Estonian Rescue Board (ERB)

Overview

Location
Estonia
Website

Description

The ‘birthday’ of the Estonian Rescue Board is deemed to be 25 May 1992, when the Government of the Republic of Estonia issued a decree on the liquidation of the State Fire Service Board and on the transfer of its assets and functions to the National Rescue Board. This completed the two-year-old reform process for the reorganisation of the Soviet firefighting system, combining the two main autonomous areas in this field: fire protection and civil defence. The Civil Air Defence and the Fire Department, which was established in 1937 and in which the functions of firefighting and civil defence were also united, can be regarded as a distant predecessor of the Estonian Rescue Board in the Republic of Estonia.

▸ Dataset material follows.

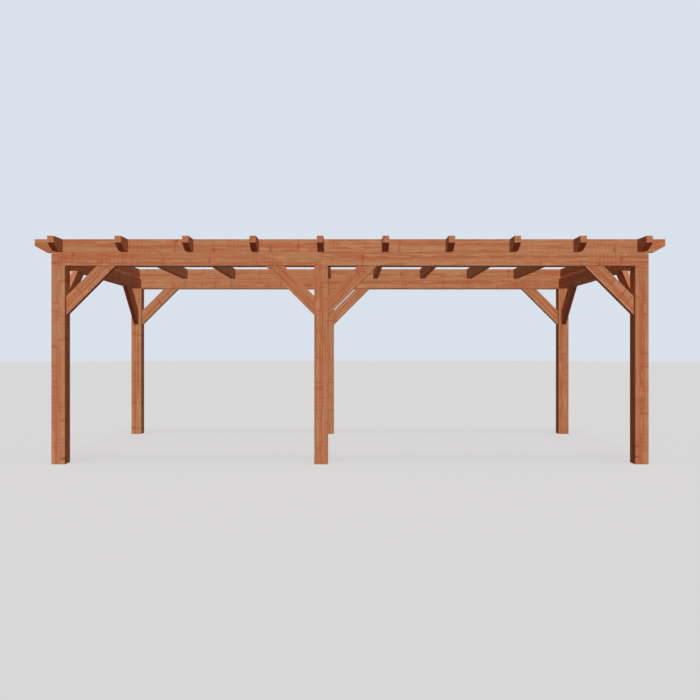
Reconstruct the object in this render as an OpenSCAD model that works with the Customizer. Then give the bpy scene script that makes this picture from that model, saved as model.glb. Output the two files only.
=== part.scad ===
// Open timber pergola frame: six posts, a ring beam, rafters with bevelled
// tails, blocks between the rafters and knee braces. Sizes are in millimetres.
// X runs along the front, Y runs from the front to the back and Z is up.
// The origin is on the ground, under the middle of the frame.

/* [Overall] */
// Length over the tips of the end blocks
overall_length = 7000; // [5500:10:9000]
// Depth over the tips of the rafters
overall_depth = 3500; // [2700:10:4500]
// Height from the ground to the tops of the rafters
overall_height = 2500; // [2000:10:3200]

/* [Posts] */
// Side of the square posts, and the width of the beams on them
post_size = 150; // [100:1:200]
// How far to the left of the centre the middle posts stand
middle_post_shift = 322; // [0:1:500]

/* [Beams] */
// Height of the ring beam that lies on the posts
beam_height = 150; // [100:1:200]

/* [Rafters] */
// Thickness of the rafters and end blocks
rafter_thickness = 70; // [45:1:100]
// Height of the rafters and of all the blocks between them
rafter_height = 145; // [100:1:200]
// How far the rafters run out past the front and back posts
rafter_overhang = 240; // [200:1:350]
// Distance from the outer face of an end post in to the outer rafter
outer_rafter_inset = 55; // [0:1:75]
// Number of equal rafter spaces over the left bay
left_bay_spaces = 4; // [2:1:8]
// Number of equal rafter spaces over the right bay
right_bay_spaces = 5; // [2:1:8]

/* [Bevelled tails] */
// How far the end blocks run out past the end posts
end_overhang = 185; // [180:1:400]
// Height of the plumb nose at the tip of a tail
nose_height = 75; // [40:1:90]
// Length of the straight bevel from the nose down to the full height
bevel_length = 125; // [50:1:180]

/* [Blocks] */
// Thickness of the blocks between the rafters
block_thickness = 70; // [45:1:100]
// Gap left at each end of a block, so that it drops in between two rafters
block_end_gap = 0.5; // [0:0.1:0.9]

/* [Knee braces] */
// Thickness of the braces
brace_thickness = 70; // [45:1:100]
// Width of the brace timber, measured square to its length
brace_width = 150; // [90:1:200]
// Reach of a brace down the post, and the same along the beam
brace_leg = 546; // [350:1:700]

/* [Hidden] */
// Heights of the layers
beam_bottom = overall_height - rafter_height - beam_height;
rafter_bottom = beam_bottom + beam_height;

// Outer faces of the end posts, and of the front and back posts
post_face_x = overall_length / 2 - end_overhang;
post_face_y = overall_depth / 2 - rafter_overhang;

// Centre lines of the posts
post_x = [-post_face_x + post_size / 2, -middle_post_shift, post_face_x - post_size / 2];
post_y = [-post_face_y + post_size / 2, post_face_y - post_size / 2];

// Centre lines of the rafters: one on the middle posts, the rest evenly over each bay
outer_rafter_x = post_face_x - outer_rafter_inset - rafter_thickness / 2;
left_spacing = (outer_rafter_x - middle_post_shift) / left_bay_spaces;
right_spacing = (outer_rafter_x + middle_post_shift) / right_bay_spaces;
rafter_x = concat(
    [for (i = [0 : left_bay_spaces]) -outer_rafter_x + i * left_spacing],
    [for (i = [1 : right_bay_spaces]) -middle_post_shift + i * right_spacing]
);
rafter_count = len(rafter_x);

// Centre lines of the two block rows: each has its front face flush with the front
// face of the front beam, or with the inner face of the back beam
block_y = [for (y = post_y) y - post_size / 2 + block_thickness / 2];

// The first and last rafter space over each bay
bay_spaces = [
    [0, left_bay_spaces - 1],
    [left_bay_spaces, left_bay_spaces + right_bay_spaces - 1]
];

// Length that a brace covers on the post, and on the beam, where it is cut to meet them
brace_foot = brace_width * sqrt(2);

// Words that the names of the pieces are made from
ROWS = ["front", "back"];
COLUMNS = ["left", "middle", "right"];
SIDES = ["left", "right"];

// A knee brace: the words in its name, its post [column, row] and the way it points
TO_RIGHT = 0;
TO_BACK = 90;
TO_LEFT = 180;
TO_FRONT = 270;
BRACES = [
    for (row = [0, 1])
        each [
            [str(ROWS[row], "_left"), [0, row], TO_RIGHT],
            [str(ROWS[row], "_middle_left"), [1, row], TO_LEFT],
            [str(ROWS[row], "_middle_right"), [1, row], TO_RIGHT],
            [str(ROWS[row], "_right"), [2, row], TO_LEFT],
            [str("left_side_", ROWS[row]), [0, row], row == 0 ? TO_BACK : TO_FRONT],
            [str("right_side_", ROWS[row]), [2, row], row == 0 ? TO_BACK : TO_FRONT]
        ]
];

function post_name(column, row) = str("post_", ROWS[row], "_", COLUMNS[column]);
function long_beam_name(side, row) = str("beam_", ROWS[row], "_", SIDES[side]);
function side_beam_name(side) = str("beam_", SIDES[side], "_side");
function rafter_name(i) = str("rafter_", i + 1);
function blocks_name(side, row) = str("blocks_", ROWS[row], "_", SIDES[side]);
function end_block_name(side, row) = str("end_block_", ROWS[row], "_", SIDES[side]);
function brace_name(brace) = str("brace_", brace[0]);

NODES = concat(
    [for (row = [0, 1], column = [0 : 2]) post_name(column, row)],
    [for (row = [0, 1], side = [0, 1]) long_beam_name(side, row)],
    [for (side = [0, 1]) side_beam_name(side)],
    [for (i = [0 : rafter_count - 1]) rafter_name(i)],
    [for (row = [0, 1], side = [0, 1]) blocks_name(side, row)],
    [for (row = [0, 1], side = [0, 1]) end_block_name(side, row)],
    [for (brace = BRACES) brace_name(brace)]
);
node = "all";

function drawn(name) = node == "all" || node == name;

// The finish of the stained wood on each kind of timber
POST_COLOUR = [0.69, 0.44, 0.30];
BEAM_COLOUR = [0.67, 0.42, 0.28];
RAFTER_COLOUR = [0.71, 0.46, 0.31];
BRACE_COLOUR = [0.73, 0.48, 0.33];

// A square-cut timber between two opposite corners
module timber(low, high) {
    translate(low)
        cube(high - low);
}

// A post stands on the ground and ends under the beams
module post(column, row) {
    corner = [post_x[column] - post_size / 2, post_y[row] - post_size / 2, 0];
    color(POST_COLOUR)
        timber(corner, corner + [post_size, post_size, beam_bottom]);
}

// A front or back beam runs from an end post's outer face to the middle post's centre,
// where the two timbers of a row meet
module long_beam(side, row) {
    x_from = side == 0 ? -post_face_x : post_x[1];
    x_to = side == 0 ? post_x[1] : post_face_x;
    y_from = post_y[row] - post_size / 2;
    color(BEAM_COLOUR)
        timber([x_from, y_from, beam_bottom], [x_to, y_from + post_size, rafter_bottom]);
}

// A side beam fits between the front and the back beam, flush with the end posts
module side_beam(side) {
    x_from = post_x[2 * side] - post_size / 2;
    reach = post_face_y - post_size;
    color(BEAM_COLOUR)
        timber([x_from, -reach, beam_bottom], [x_from + post_size, reach, rafter_bottom]);
}

// A rafter lies across the front and back beams, with a bevelled tail at each end
module rafter(i) {
    tip = overall_depth / 2;
    profile = [
        [-tip, overall_height],
        [-tip, overall_height - nose_height],
        [-tip + bevel_length, rafter_bottom],
        [tip - bevel_length, rafter_bottom],
        [tip, overall_height - nose_height],
        [tip, overall_height]
    ];
    color(RAFTER_COLOUR)
        translate([rafter_x[i], 0, 0])
            rotate([90, 0, 90])
                linear_extrude(height = rafter_thickness, center = true)
                    polygon(profile);
}

// The blocks of one bay stand on the beam, one between each pair of rafters
module blocks(side, row) {
    y_from = block_y[row] - block_thickness / 2;
    end_set_back = rafter_thickness / 2 + block_end_gap;
    color(BEAM_COLOUR)
        for (i = [bay_spaces[side][0] : bay_spaces[side][1]])
            timber(
                [rafter_x[i] + end_set_back, y_from, rafter_bottom],
                [rafter_x[i + 1] - end_set_back, y_from + block_thickness, overall_height]
            );
}

// An end block carries a block row on from the outer rafter to a bevelled tip
module end_block(side, row) {
    root = outer_rafter_x + rafter_thickness / 2;
    tip = overall_length / 2;
    profile = [
        [root, rafter_bottom],
        [tip - bevel_length, rafter_bottom],
        [tip, overall_height - nose_height],
        [tip, overall_height],
        [root, overall_height]
    ];
    color(RAFTER_COLOUR)
        translate([0, block_y[row], 0])
            mirror([side == 0 ? 1 : 0, 0, 0])
                rotate([90, 0, 0])
                    linear_extrude(height = block_thickness, center = true)
                        polygon(profile);
}

// A knee brace rises at 45 degrees from a post's face to the underside of a beam,
// and its ends are cut plumb and level to lie flat against both
module brace(column, row, heading) {
    inner = brace_leg - brace_foot;
    profile = [[0, -brace_leg], [brace_leg, 0], [inner, 0], [0, -inner]];
    color(BRACE_COLOUR)
        translate([post_x[column], post_y[row], beam_bottom])
            rotate([0, 0, heading])
                translate([post_size / 2, 0, 0])
                    rotate([90, 0, 0])
                        linear_extrude(height = brace_thickness, center = true)
                            polygon(profile);
}

for (row = [0, 1], column = [0 : 2])
    if (drawn(post_name(column, row))) post(column, row);
for (row = [0, 1], side = [0, 1])
    if (drawn(long_beam_name(side, row))) long_beam(side, row);
for (side = [0, 1])
    if (drawn(side_beam_name(side))) side_beam(side);
for (i = [0 : rafter_count - 1])
    if (drawn(rafter_name(i))) rafter(i);
for (row = [0, 1], side = [0, 1])
    if (drawn(blocks_name(side, row))) blocks(side, row);
for (row = [0, 1], side = [0, 1])
    if (drawn(end_block_name(side, row))) end_block(side, row);
for (brace = BRACES)
    if (drawn(brace_name(brace))) brace(brace[1][0], brace[1][1], brace[2]);
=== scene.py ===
# %% [markdown]
# # An open timber pergola frame
#
# The object is a garden frame of planed softwood with a red-brown stain: six posts, a ring
# of beams, ten rafters with bevelled tails, blocks between the rafters and knee braces.
# Its sizes and joints are settled already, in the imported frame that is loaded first. This
# lesson measures every timber on that frame, saws it again with eased edges, and gives it
# the grain of a real log, so that every face and every end shows the same piece of wood.

# %% Load the frame
import math

import bpy
from mathutils import Matrix, Vector


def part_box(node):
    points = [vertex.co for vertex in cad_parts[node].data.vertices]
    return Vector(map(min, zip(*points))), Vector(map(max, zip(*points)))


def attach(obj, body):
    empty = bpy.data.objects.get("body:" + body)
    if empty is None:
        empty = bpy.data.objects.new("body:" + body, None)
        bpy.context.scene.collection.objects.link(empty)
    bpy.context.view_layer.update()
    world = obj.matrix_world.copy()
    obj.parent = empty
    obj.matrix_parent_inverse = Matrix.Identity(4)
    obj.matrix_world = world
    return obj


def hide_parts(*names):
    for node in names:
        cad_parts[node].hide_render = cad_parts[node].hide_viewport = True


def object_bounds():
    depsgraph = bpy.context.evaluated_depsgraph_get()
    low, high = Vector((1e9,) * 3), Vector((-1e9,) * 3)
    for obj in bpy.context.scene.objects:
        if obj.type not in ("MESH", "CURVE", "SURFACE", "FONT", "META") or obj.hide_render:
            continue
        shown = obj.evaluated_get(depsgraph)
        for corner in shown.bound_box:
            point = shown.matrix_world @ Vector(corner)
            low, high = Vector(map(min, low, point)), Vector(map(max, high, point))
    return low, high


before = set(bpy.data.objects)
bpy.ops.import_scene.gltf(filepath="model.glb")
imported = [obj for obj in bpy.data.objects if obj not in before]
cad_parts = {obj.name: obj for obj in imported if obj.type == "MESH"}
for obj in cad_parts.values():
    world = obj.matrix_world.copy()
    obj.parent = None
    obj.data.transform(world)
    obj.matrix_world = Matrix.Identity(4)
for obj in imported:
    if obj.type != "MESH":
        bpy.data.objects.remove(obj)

cad_box = [list(corner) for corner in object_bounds()]
frame_low, frame_high = (Vector(corner) for corner in cad_box)
print("the frame measures", [round(side, 3) for side in frame_high - frame_low], "m")

# %% [markdown]
# ## Where the camera stands
#
# A long, low frame looks calm from straight in front, with the camera level and at the
# eye height of someone sitting down. Then every post stays upright in the picture, and
# the rafters run to one vanishing point, a little to the right of the middle posts. The
# stand point is measured from the front face of the posts, because that is what sets how
# fast the back row shrinks. A level camera needs no tilt: a small vertical shift frames it.

# %% Place the camera, in metres unless the name says otherwise
STAND_OFF = 7.826
EYE_HEIGHT = 1.257
FARTHEST_SEEN = 400
SENSOR_MM = 36
LENS_MM = 36.27

# As a share of the picture's width
SHIFT_UP = 0.0016


def aim_camera():
    """A level camera that looks straight along +Y at the middle of the front."""
    front_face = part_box("post_front_left")[0].y
    data = bpy.data.cameras.new("camera")
    data.sensor_width = SENSOR_MM
    data.lens = LENS_MM
    data.shift_y = SHIFT_UP
    data.clip_end = FARTHEST_SEEN
    camera = bpy.data.objects.new("camera", data)
    camera.location = (0, front_face - STAND_OFF, EYE_HEIGHT)
    camera.rotation_euler = (math.radians(90), 0, 0)
    bpy.context.scene.collection.objects.link(camera)
    bpy.context.scene.camera = camera
    return camera


camera = aim_camera()
print("the camera stands at", [round(v, 3) for v in camera.location])

# %% [markdown]
# ## Colours as a painter names them
#
# A stain is easiest to choose as it is seen on a screen, from 0 to 255. Blender mixes light in
# linear numbers, so one helper turns the one into the other. Every colour in the lesson goes
# through it, except the warm light that the sky gives, which is written in linear numbers.


# %% Turn a screen colour into a linear one
def linear(*screen):
    """A screen colour, three numbers from 0 to 255, as the linear RGBA that Blender mixes."""
    shares = [level / 255 for level in screen]
    rgb = [s / 12.92 if s <= 0.04045 else ((s + 0.055) / 1.055) ** 2.4 for s in shares]
    return (*rgb, 1)


print("a mid brown stain is", [round(v, 3) for v in linear(176, 113, 77)])

# %% [markdown]
# ## Wiring nodes with few words
#
# Geometry Nodes and shaders are both trees of nodes. A tree could be wired by hand in
# the editor, but a written tree can be read and changed like the rest of the script. The
# first helpers add a node, set its properties and feed its inputs. The others do the
# arithmetic, which is what most of a procedural wood is made of.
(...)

To understand the development of the Estonian Rescue Board, we should go back in time further than the year 1992 and take a look at the end of the Soviet period. The management body of firefighting was the Firefighting Administration under the Ministry of the Interior, which was renamed the Fire Fighting Board of the Ministry of the Interior in 1990. Despite the name change, it maintained the organisation’s former structure and working principles. In the civil defence field, a civil defence system was operating under the Chairman of the Council of Ministers of the Estonian SSR, whose governing structure was the Civil Defence Staff of the ESSR, which, in turn, was subordinated to the respective staffs operating at the executive committees of the Congress of People’s Deputies of the districts and under the authority of the Republic. The Cold War-era civil defence organisation had, by that time, exhausted its capacities as the focus of civil defence has shifted from military dangers to crisis management and eliminating of the consequences of a disaster, which, in turn, has led to extensive rescue-related reforms throughout the world. One of the first steps was joining civil defence to the firefighting department in Sweden in 1986; the Swedish experience continued to play an important part in the reorganisation of the Estonian civil defence system in the early 1990s.